See post 47. Are these things not also true?
We’re not siding with mercenary murderers, we’re siding against Hollywood scumbags who want to equate American and capitalist values with mercenary slaughter.
Would you be suspicious of a supposedly intelligent food critic who gave a bad review to a restaurant because 13% of their food was contaminated with dog crap?
Two words: Manifest Destiny. American capitalists were using the US military as mercenaries to slaughter natives long before Hollywood started making movies.
What was Dances with Wolves about?
Irrelevant.
Dances With Wolves was about past sins that were real.
Dances With Smurfs takes things people do that are good and right and make them out to be sins. Moreover, the political point of view it pushes doesn’t just want those good things stopped, but wants to enslave people.
“I was rooting for Daniel Day Louis all the way in Gangs of NY” Amen! His best role in my opinion..
Did you see the movie?
So, are you saying that driving natives out of their homes and/or killing them to steal their natural resources is good and right?
Where in Avatar is the message of enslavement?
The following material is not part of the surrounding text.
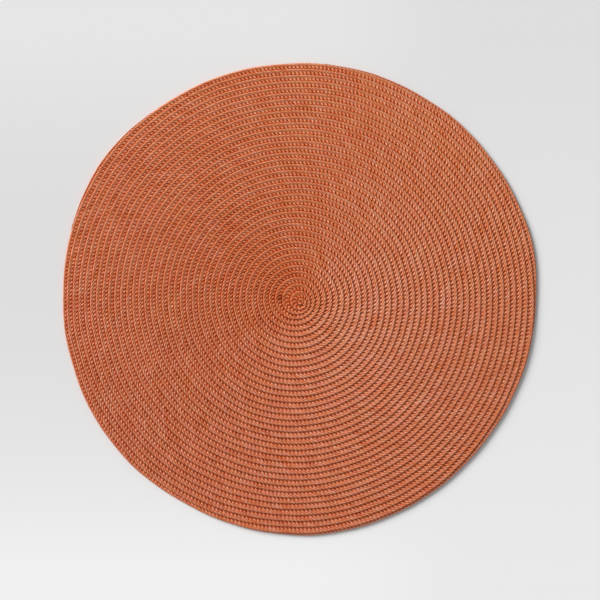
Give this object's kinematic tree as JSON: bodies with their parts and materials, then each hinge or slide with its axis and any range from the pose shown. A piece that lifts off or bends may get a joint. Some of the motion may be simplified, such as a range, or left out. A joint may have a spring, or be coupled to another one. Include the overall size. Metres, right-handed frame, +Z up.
{
  "type": "round braided fabric placemat",
  "caption": "Round table placemat: one long braided cotton cord coiled flat and sewn row to row, in plain burnt orange, lying flat.",
  "frame": {"origin": "middle of the box around the outline, on the flat underside, which is the table's surface", "axes": "+Z up out of the table through the ribbed top; +X towards the right of the picture and +Y towards its top, seen from above; the rows of the coil travel outward clockwise seen from +Z"},
  "size_m": [0.3808, 0.3794, 0.004],
  "materials": {
    "cotton": "matte burnt orange braided cotton cord"
  },
  "bodies": {
    "root": {"coiled_mat": "cotton"}
  },
  "joints": []
}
Have you seen it?...Has anyone seen the new Sherlock Holmes movie?
Please. Expound upon these past sins and how they are different from what was presented in Avatar.
Yea, I saw the movie. The “bad guys” were the white Americans.
The only American Rambo killed was the evil sherriff in the first one. He didn’t even kill the evil mercs who left him behind in Rambo II. Maybe your memory is better than mine, but I don’t think so.
The only American Rambo killed was the evil sherriff in the first one. He didn’t even kill the evil mercs who left him behind in Rambo II. Maybe your memory is better than mine, but I don’t think so.
I saw the movie, I just didn’t fall for a bunch of leftist porpaganda like you did.